(Modeling code records)
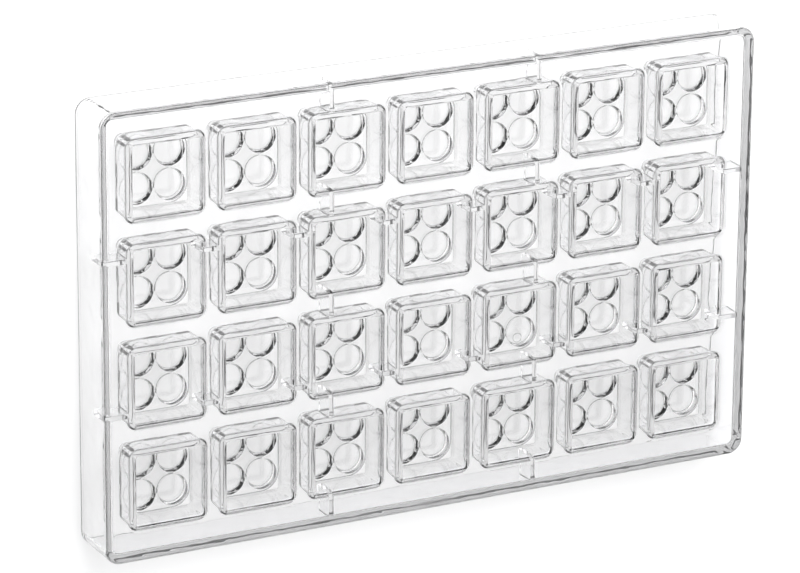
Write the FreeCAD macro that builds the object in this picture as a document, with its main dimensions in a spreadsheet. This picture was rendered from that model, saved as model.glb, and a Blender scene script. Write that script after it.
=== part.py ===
"""Clear chocolate mould for 28 square pieces with four round studs each, moulded as one part.

Frame: +Z up, X along the long side, origin at the middle of the rim that the mould rests on.
The plate with the cavity mouths is the top. Lengths are in millimetres, angles in degrees.
"""

import FreeCAD, Part
import math
import os

import Sketcher

NODE = "mould"

# Driving sizes: name and value. Every sketch and feature below is bound to these cells.
SIZES = {
    # The tray: a flat plate with a skirt all round
    "tray_length": 275.0,
    "tray_width": 175.0,
    "tray_height": 24.0,
    "tray_corner_radius": 6.0,
    "skirt_wall": 3.0,
    "plate_thickness": 3.0,
    "top_edge_radius": 1.0,
    "skirt_root_radius": 1.5,
    # The grid of cavities
    "columns": 7,
    "rows": 4,
    "column_pitch": 37.0,
    "row_pitch": 40.0,
    # One cavity, measured at its mouth
    "cavity_side": 28.0,
    "cavity_corner_radius": 1.0,
    "cavity_depth": 13.0,
    "cavity_draft": 1.3,
    # The four round recesses in a cavity's floor
    "stud_diameter": 12.8,
    "stud_pitch": 13.2,
    "stud_depth": 2.2,
    # The cup that carries a cavity under the plate, and the pad under it that holds the recesses
    "cup_wall": 1.5,
    "cup_floor": 1.2,
    "cup_corner_radius": 3.0,
    "pad_wall": 1.2,
    # Stiffening ribs under the plate, two each way
    "rib_thickness": 2.0,
    "rib_drop": 9.0,
    "long_rib_inset": 4.0,
    "cross_rib_inset": 7.4,
    # Round moulding marks under the cups where two ribs would cross
    "gate_diameter": 3.8,
    "gate_height": 0.4,
}

# Places that several features share, worked out from the driving sizes.
PLACES = {
    "plate_underside": "=tray_height - plate_thickness",
    "cavity_floor": "=tray_height - cavity_depth",
    "cup_underside": "=cavity_floor - cup_floor",
    "pad_underside": "=cup_underside - stud_depth",
    "cup_side": "=cavity_side + 2 * cup_wall",
    "pad_side": "=stud_pitch + stud_diameter + 2 * pad_wall",
    "pad_corner_radius": "=stud_diameter / 2 + pad_wall",
    "first_column": "=-(columns - 1) / 2 * column_pitch",
    "first_row": "=-(rows - 1) / 2 * row_pitch",
    "long_rib_place": "=row_pitch / 2 + cavity_side / 2 - long_rib_inset",
    "cross_rib_place": "=column_pitch + cavity_side / 2 - cross_rib_inset",
}

# The points that an edge of a sketch has, and the sketch's own origin
START, END, CENTRE = range(1, 4)
ORIGIN = (-1, START)

QUARTER_TURN = math.pi / 2
SAME_LEVEL = 1e-6


def make_sheet(doc):
    """The spreadsheet with the driving sizes and the shared places."""
    sheet = doc.addObject("Spreadsheet::Sheet", "sizes")
    for row, (name, value) in enumerate({**SIZES, **PLACES}.items(), start=1):
        sheet.set(f"A{row}", name)
        sheet.set(f"B{row}", str(value))
        sheet.setAlias(f"B{row}", name)
    doc.recompute()
    return sheet


def bound(expression):
    """An expression on the sheet's names, with each name led by the sheet's own."""
    words = expression.replace("(", "( ").replace(")", " )").split()
    names = {**SIZES, **PLACES}
    return " ".join(f"sizes.{word}" if word in names else word for word in words)


def origin_part(body, role):
    """One of the body's own origin planes or axes."""
    return next(part for part in body.Origin.OriginFeatures if part.Role == role)


def new_sketch(body, name, level="0", across="0", along="0"):
    """A sketch on the body's XY plane, moved to a level and to a place in the plane."""
    sketch = body.newObject("Sketcher::SketchObject", name)
    sketch.AttachmentSupport = [(origin_part(body, "XY_Plane"), "")]
    sketch.MapMode = "FlatFace"
    for axis, expression in (("x", across), ("y", along), ("z", level)):
        sketch.setExpression(f"AttachmentOffset.Base.{axis}", bound(expression))
    return sketch


def value_of(doc, expression):
    """The present value of an expression on the sheet."""
    return float(doc.sizes.evalExpression(bound(expression)))


def add_size(sketch, name, expression, *constraint):
    """A named dimension of the sketch, bound to an expression on the sheet."""
    value = value_of(sketch.Document, expression)
    index = sketch.addConstraint(Sketcher.Constraint(*constraint, value))
    sketch.renameConstraint(index, name)
    sketch.setExpression(f"Constraints.{name}", bound(expression))


def add_place(sketch, name, expression, side, direction, edge, point):
    """Sets an edge's point at a distance from the origin, on the positive or negative side."""
    there = (edge, point)
    ends = (*ORIGIN, *there) if side > 0 else (*there, *ORIGIN)
    add_size(sketch, name, expression, direction, *ends)


def add_rounded_rectangle(sketch, wide, high, radius):
    """A rectangle with round corners about the sketch's origin."""
    doc = sketch.Document
    a = value_of(doc, wide) / 2
    b = value_of(doc, high) / 2
    r = value_of(doc, radius)
    corners = [(a - r, b - r), (-a + r, b - r), (-a + r, -b + r), (a - r, -b + r)]
    arcs = []
    for turn, (x, y) in enumerate(corners):
        circle = Part.Circle(FreeCAD.Vector(x, y, 0), FreeCAD.Vector(0, 0, 1), r)
        arc = Part.ArcOfCircle(circle, turn * QUARTER_TURN, (turn + 1) * QUARTER_TURN)
        arcs.append(sketch.addGeometry(arc))
    lines = []
    for turn, arc in enumerate(arcs):
        following = arcs[(turn + 1) % len(arcs)]
        start = sketch.getPoint(arc, END)
        end = sketch.getPoint(following, START)
        line = sketch.addGeometry(Part.LineSegment(start, end))
        sketch.addConstraint(Sketcher.Constraint("Tangent", arc, END, line, START))
        sketch.addConstraint(Sketcher.Constraint("Tangent", line, END, following, START))
        sketch.addConstraint(Sketcher.Constraint("Vertical" if turn % 2 else "Horizontal", line))
        lines.append(line)
    for arc in arcs[1:]:
        sketch.addConstraint(Sketcher.Constraint("Equal", arcs[0], arc))
    sketch.addConstraint(Sketcher.Constraint("Symmetric", arcs[0], CENTRE, arcs[2], CENTRE, *ORIGIN))
    top, left, bottom, right = lines
    add_size(sketch, "corner", radius, "Radius", arcs[0])
    add_size(sketch, "wide", wide, "DistanceX", left, START, right, START)
    add_size(sketch, "high", high, "DistanceY", bottom, START, top, START)


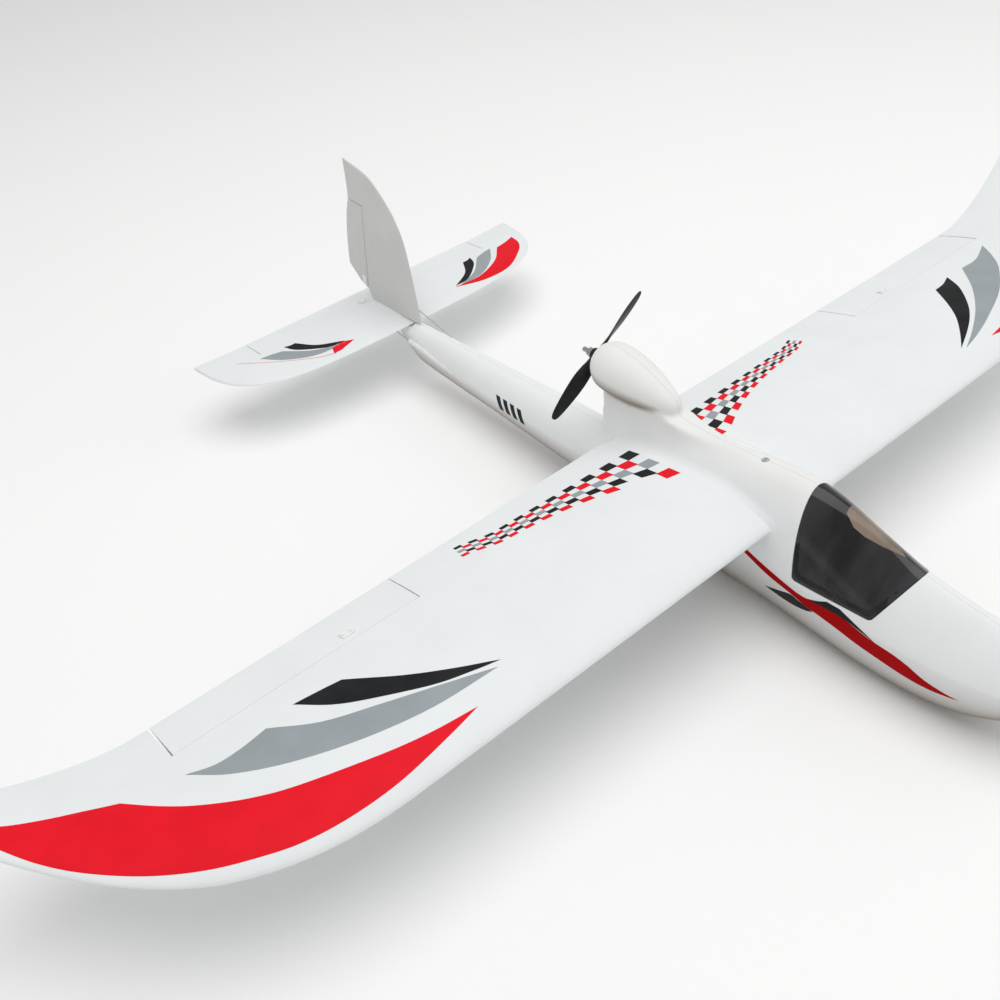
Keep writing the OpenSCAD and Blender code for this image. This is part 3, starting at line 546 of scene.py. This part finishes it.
def paint(name, base, rough=0.5, var=0.05, scale=35, spec=0.12):
    """Printed film on the foam, with the cells just showing through."""
    return material("decal_" + name, base, rough, var=var, scale=scale, grain=700, bump=0.008, cells=330,
                    spec=spec)


# Finish of each slot: colour, roughness, and what differs from the plain procedural plastic
FINISH = {
    "canopy_plastic": ((0.009, 0.0095, 0.0108), 0.09, dict(
        var=0.9, scale=13, grain=300, bump=0.001, rough_var=0.03, spec=0.42, stretch=(1.0, 2.4, 0.8))),
    "canopy_rim": ((0.003, 0.003, 0.0035), 0.16, dict(var=0.4, scale=60, grain=300, bump=0.004, spec=0.35)),
    "canopy_clear": ((0.20, 0.152, 0.112), 0.12, dict(var=0.4, scale=30, grain=300, bump=0.001, spec=0.4)),
    "black_plastic": ((0.025, 0.025, 0.026), 0.45, dict(var=0.2, scale=80, grain=900, bump=0.03)),
    "magnet": ((0.72, 0.71, 0.69), 0.22, dict(metal=1, var=0.05, scale=300, grain=900, bump=0.01)),
    "plywood": ((0.58, 0.42, 0.25), 0.65, dict(
        var=0.22, scale=90, grain=420, bump=0.05, stretch=(8, 0.7, 3), fleck=((0.40, 0.26, 0.13), 260))),
    "battery_wrap": ((0.03, 0.07, 0.3), 0.22, dict(var=0.15, scale=60, grain=300, bump=0.02, coat=0.4)),
    "strap": ((0.02, 0.02, 0.021), 0.9, dict(var=0.3, scale=500, grain=1600, bump=0.09)),
    "heat_shrink": ((0.03, 0.035, 0.035), 0.4, dict(var=0.2, scale=120, grain=300, bump=0.05)),
    "grey_plastic": ((0.44, 0.45, 0.455), 0.42, dict(var=0.08, scale=120, grain=900, bump=0.02)),
    "servo_case": ((0.02, 0.035, 0.12), 0.3, dict(var=0.12, scale=120, grain=700, bump=0.015)),
    "white_plastic": ((0.80, 0.80, 0.78), 0.4, dict(var=0.04, scale=200, grain=900, bump=0.015)),
    "steel": ((0.56, 0.56, 0.55), 0.3, dict(
        metal=1, var=0.1, scale=200, grain=600, bump=0.02, stretch=(1, 0.05, 1))),
    "guide_tube": ((0.78, 0.79, 0.77), 0.45, dict(var=0.03, scale=120, grain=600, bump=0.01)),
    "carbon": ((0.02, 0.02, 0.022), 0.35, dict(
        var=0.35, scale=500, grain=1500, bump=0.03, stretch=(0.05, 1, 1))),
    "anodised": ((0.05, 0.05, 0.055), 0.3, dict(
        metal=0.9, var=0.15, scale=200, grain=900, bump=0.015, worn=(0.3, 0.3, 0.3))),
    "windings": ((0.42, 0.17, 0.05), 0.35, dict(metal=0.6, var=0.3, scale=400, grain=1400, bump=0.08)),
    "aluminium": ((0.40, 0.40, 0.40), 0.33, dict(metal=1, var=0.1, scale=250, grain=900, bump=0.02)),
    "propeller_plastic": ((0.008, 0.008, 0.0085), 0.34, dict(
        var=0.25, scale=150, grain=700, bump=0.012, spec=0.25)),
    "horn_plastic": ((0.82, 0.83, 0.82), 0.4, dict(var=0.04, scale=200, grain=900, bump=0.02)),
}
M = {name: material(name, base, rough, **more) for name, (base, rough, more) in FINISH.items()}
M["foam"] = foam("foam", (0.80, 0.825, 0.83))
# Painted shade: the fin and rudder get a greyer copy of the foam, standing in for the shade on their sides
M["foam_fin_shaded"] = foam("foam_fin_shaded", (0.64, 0.645, 0.625), var=0.025)
# Painted shade: the skin is darkened towards brown where it faces down, most on the belly; the top of the
# saddle has yellowed
PAINTED_BELLY_SHADE = ("Normal", 0.05, -0.5, 0.95, (0.32, 0.27, 0.22))
YELLOWED = ("Object", 0.126, 0.142, 0.9, (0.975, 0.965, 0.925))
M["foam_body"] = foam("foam_body", (0.83, 0.845, 0.85), tints=(PAINTED_BELLY_SHADE, YELLOWED))
DECAL = {
    "red": paint("red", (0.80, 0.004, 0.016)),
    "black": paint("black", (0.010, 0.011, 0.012), var=0.2),
    "grey": paint("grey", (0.32, 0.355, 0.375)),
    # Painted shade: the flank stripes get a darker copy of the red, standing in for the shade on the fuselage
    # sides
    "flank_red_shaded": paint("flank_red_shaded", (0.37, 0.0008, 0.002), 0.6, var=0.06, spec=0.04),
    "pink": paint("pink", (0.78, 0.2, 0.22), var=0.06, scale=60),
}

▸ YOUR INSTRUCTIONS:
Locate each line containing the string "FreeCAD" and show it.

▸ WRITTEN REPLY:
Write the FreeCAD macro that builds the object in this picture as a document, with its main dimensions in a spreadsheet. This picture was rendered from that model, saved as model.glb, and a Blender scene script. Write that script after it.
import FreeCAD, Part
        circle = Part.Circle(FreeCAD.Vector(x, y, 0), FreeCAD.Vector(0, 0, 1), r)